*YOUR TASK*. Copy out each line of the material in which the word "scene" appears.
--- DATA TO PROCESS ---
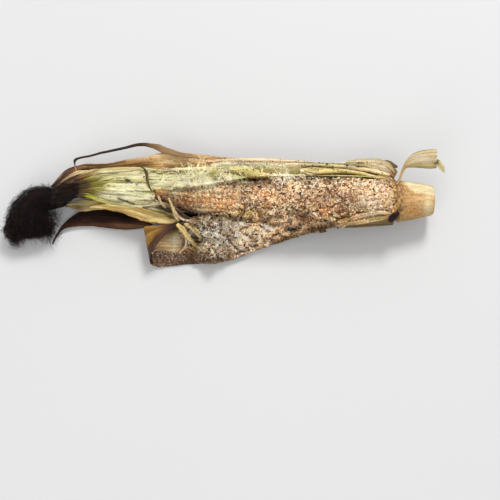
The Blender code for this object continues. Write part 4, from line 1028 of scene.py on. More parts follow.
def paint_brown(u, v, s, t, al, ac):
    f1, f2 = fibres(ac, al, 1.4, 111, 0.012), fibres(ac, al, 0.5, 112, 0.02)
    c = mix(C(20, 8, 4), C(66, 34, 20), 0.4 * f1 + 0.25 * f2)
    c = mix(c, C(86, 54, 40), 0.5 * np.exp(-(near_line(u, v, [(84, 219), (100, 217), (118, 220)]) / 2.4) ** 2) * f1)
    lower = step(0.55, 0.9, t)
    c = mix(c, C(112, 78, 56), 0.6 * lower * (0.4 + 0.6 * f1))
    c = mix(c, C(150, 116, 88), 0.7 * step(0.42, 0.70, t) * step(104, 122, u) * (0.35 + 0.65 * f1))
    c = mix(c, C(112, 80, 60), 0.5 * step(128, 144, u) * (0.5 + 0.5 * f1))
    c = mix(c, C(10, 5, 4), 0.8 * blob(u, v, 122, 215, 18, 4.5, 10))
    c = mix(c, C(160, 140, 124), 0.85 * step(0.93, 0.985, t) * step(70, 80, u))
    c = mix(c, C(58, 38, 28), 0.7 * (1 - step(62, 74, u)))
    c = mix(c, C(104, 74, 54), 0.5 * np.exp(-(near_line(u, v, [(92, 224), (112, 226), (132, 226.6), (146, 225)]) / 1.8) ** 2) * f1)
    return c * np.array([0.93, 0.83, 0.76])


leaf("leaf_brown_leaf", [_upper, _middle, _rim], 220, 56, DARKLEAF, paint_brown, thick=0.4, ribs=0.3, rib_pitch=2.2, wave=0.3, ragged=(0.2, 0.8), seed=16, node="leaf_brown")

# narrow dry ribbon across the husk
_ribbon = [(137, 121, 0.6), (143, 130, 0.8), (147, 142, 1.1), (148.6, 156, 1.35), (149.2, 170, 1.3), (151, 184, 1.0), (154, 196, 0.7)]


def paint_ribbon(u, v, s, t, al, ac):
    c = mix(C(70, 52, 30), C(110, 96, 52), fibres(ac, al, 0.5, 121, 0.1))
    c = mix(c, C(32, 24, 16), 0.9 * np.abs(2 * t - 1) ** 3)
    return mix(c, C(126, 112, 58), 0.6 * blob(u, v, 148.5, 182, 3, 8))


leaf("leaf_ribbon_leaf", [[on_husk(u - w, a, 0.9) for u, a, w in _ribbon], [on_husk(u, a, 1.35) for u, a, w in _ribbon], [on_husk(u + w, a, 0.9) for u, a, w in _ribbon]], 110, 14, DARKLEAF, paint_ribbon,
     thick=0.35, ribs=0.08, rib_pitch=0.8, seed=17, node="leaf_ribbon")

# pale leaf that stands up at the stem end
_left = [at(396, 184.6, 25.6), at(399.6, 175, 28), at(403.6, 164.5, 30.5), at(409.5, 156, 32.5), at(419, 151, 34), at(430, 149, 34.5), at(438.4, 149.2, 34.2)]
_middle = [at(397.3, 184.6, 25.7), at(400.9, 175.3, 28), at(404.8, 166.6, 29.9), at(411, 162, 31.2), at(420, 159.8, 32), at(430, 159, 32.4), at(438, 158.6, 32.2)]
_right = [at(398.6, 184.6, 25.6), at(402.2, 175.6, 27.6), at(406, 168.6, 28.6), at(412.6, 167.8, 28.4), at(421, 168.4, 28), at(430, 168.8, 28), at(437, 168.2, 28)]


def paint_raised(u, v, s, t, al, ac):
    f1, f2 = fibres(ac, al, 1.2, 131, 0.02), fibres(ac, al, 0.45, 132, 0.03)
    c = mix(C(200, 172, 122), C(226, 206, 160), f1)
    c = mix(c, C(240, 228, 192), 0.5 * f2)
    c = mix(c, C(150, 104, 62), 0.8 * (1 - step(0.0, 0.10, t)) * (1 - step(418, 436, u)))
    c = mix(c, mix(C(150, 136, 66), C(192, 176, 104), f2), 0.9 * step(0.76, 0.88, t) * step(404, 410, u))
    c = mix(c, C(210, 168, 110), 0.65 * (1 - step(404, 412, u)))
    c = mix(c, C(240, 232, 208), 0.6 * blob(u, v, 422, 158, 9, 3.5))
    c = mix(c, C(78, 66, 40), 0.8 * blob(u, v, 438, 162.5, 1.6, 2.4))
    return c * 0.89


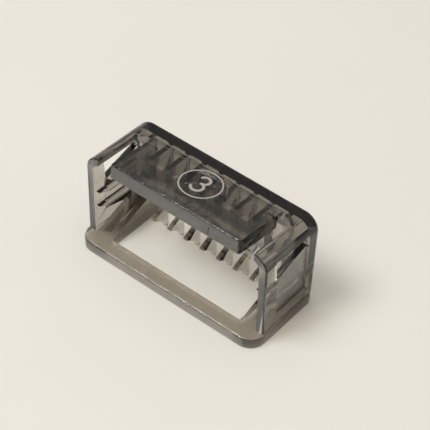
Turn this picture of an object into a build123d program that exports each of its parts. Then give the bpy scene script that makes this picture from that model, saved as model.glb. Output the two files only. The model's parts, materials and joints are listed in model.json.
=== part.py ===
"""Click-on guard comb for a hair trimmer, length mark 3.

A smoky clear plastic comb: a base ring, two end walls with windows, a roof with a springy
click-on tongue, and a row of curved fins under the back of the roof.  X runs along the row of
fins, -Y is the side where the blade slides in, and +Z is up.  The origin is the middle of the
comb's footprint on the surface that it stands on.  All sizes are in millimetres.
"""
from build123d import *
from math import cos, radians, sin, tan
import os

# ---- overall size ----
length = 38.0
depth = 16.5
front = -depth / 2
back = depth / 2

# ---- base ring ----
rail_height = 2.1
front_rail_width = 2.95
side_rail_width = 5.2
ring_front_radius = 3.0
ring_back_radius = 1.6
ring_depth = 15.9
ring_edge = 0.4
rail_back = front + front_rail_width

# ---- shell: end walls, arms and back bridge ----
wall = 1.45
shell_front = front + 2.75
shell_back = back
shell_half = length / 2 - 0.25
inner_half = shell_half - wall
roof_front_height = 19.0
roof_drop = 0.82
roof_slope = roof_drop / (shell_back - shell_front)
shoulder_radius = 2.9
arm_height = 2.2
front_edge = 0.3
back_edge = 0.8
back_lean = 0.04
web_thickness = 1.9
web_bottom = 6.6

# ---- slots beside the tongue ----
slot_outer = 16.15
slot_end = 3.8
slot_corner = 0.5

# ---- window and recessed panel in each end wall, as (y, z) ----
window_corners = [(-2.95, 16.6), (4.3, 16.0), (5.45, 14.15), (-2.65, 11.9)]
window_radius = 0.22
panel_corners = [(-2.35, 12.7), (5.1, 14.7), (5.1, 4.7), (-2.35, 4.7)]
panel_recess = 0.35

# ---- fins ----
fin_pitch = 3.55
fin_thickness = 0.9
fin_count = 7
fin_tip = (1.75, 3.6)
fin_tip_radius = 0.2
scallop_bulge = 0.34
toe = (4.55, 0.05)
heel = (5.05, 0.6)
skid_top = 5.3
neck_height = 2.9
post_front = 5.1
arm_start = 11.0
arm_tip = (0.3, 15.2)
arm_clearance = 0.25

# ---- blade seats: ledges and end fins share one slanted plane ----
seat_start = -4.05
seat_slope = tan(radians(20.4))
ledge_inner = 15.5
end_fin_inner = length / 2 - side_rail_width

# ---- guide ribs on the inner faces of the end walls ----
guide_tops = {"upper": 10.9, "lower": 7.8}
guide_reach = 0.75
guide_height = 1.1
guide_front = -5.0
guide_back = 4.2
guide_taper = 2.6
guide_fall = 0.04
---
*REPLY TO THE TASK*.
The Blender code for this object continues. Write part 4, from line 1028 of scene.py on. More parts follow.
Turn this picture of an object into a build123d program that exports each of its parts. Then give the bpy scene script that makes this picture from that model, saved as model.glb. Output the two files only. The model's parts, materials and joints are listed in model.json.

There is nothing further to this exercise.